Is there a tax on these machines and do municipalities receive any of the revenue?
A tax of 30% is imposed on the net income from each video gaming terminal. The State collects the tax. Of the tax collected, one-sixth goes to the unit of local government where the machine is located. According to a report titled “The Estimated Revenues from a New Video Gaming Tax in Illinois” by the firm of Arduin, Laffer & Moore Econometrics, a reasonable median projection for the net income per machine is $45,000 per year. Using this projected income, the total tax per machine would be $13,500 per year, and the municipal share of that tax would be $2,250 per year. Therefore, for each establishment with the maximum number of five machines, a municipality will generate an estimated $11,250 in tax revenue per year.
The unit of local government may use the proceeds of that tax for any general corporate purpose authorized for that municipality or county.
Can the municipality impose a fee on the video gaming terminals?
Yes. A non-home municipality may not impose a fee in excess of $25 per terminal per year. There is no limitation in the statute on these fees imposed by Home Rule Municipalities. Adoption of this fee by the corporate authorities is necessary.
What are the penalties for violating the provisions of this Act?
Depending on the violation, the penalties range from a petty offense with a fine not to exceed $100 to a Class 4 felony. Also, for certain offenses, the establishment may lose its licenses to operate video gaming and to serve or sell alcohol.
When is it likely for us to start seeing these machines in Illinois?
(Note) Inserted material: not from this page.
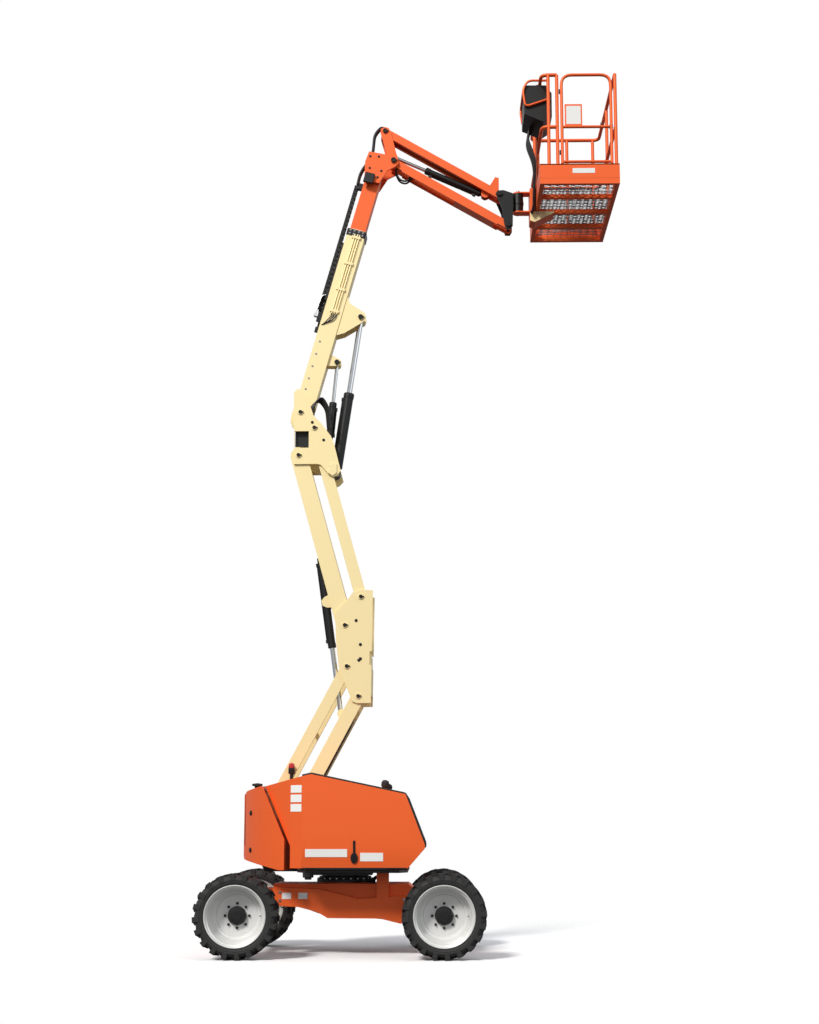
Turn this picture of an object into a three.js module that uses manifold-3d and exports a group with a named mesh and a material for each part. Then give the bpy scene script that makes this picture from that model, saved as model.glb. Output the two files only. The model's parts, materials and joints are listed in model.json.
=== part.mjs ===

This legislation has an immediate effective date. However, the Illinois Gaming Board has 60 days to adopt an emergency rule making to implement this program. In a recent article in the Chicago Sun-Times, Aaron Jaffe, Chairman of the Illinois Gaming Board, indicated that the 60-day deadline is a big problem. He also stated that there is no appropriation for the implementation of this program. According to the article, it is likely to take anywhere from 12 – 18 months if not longer.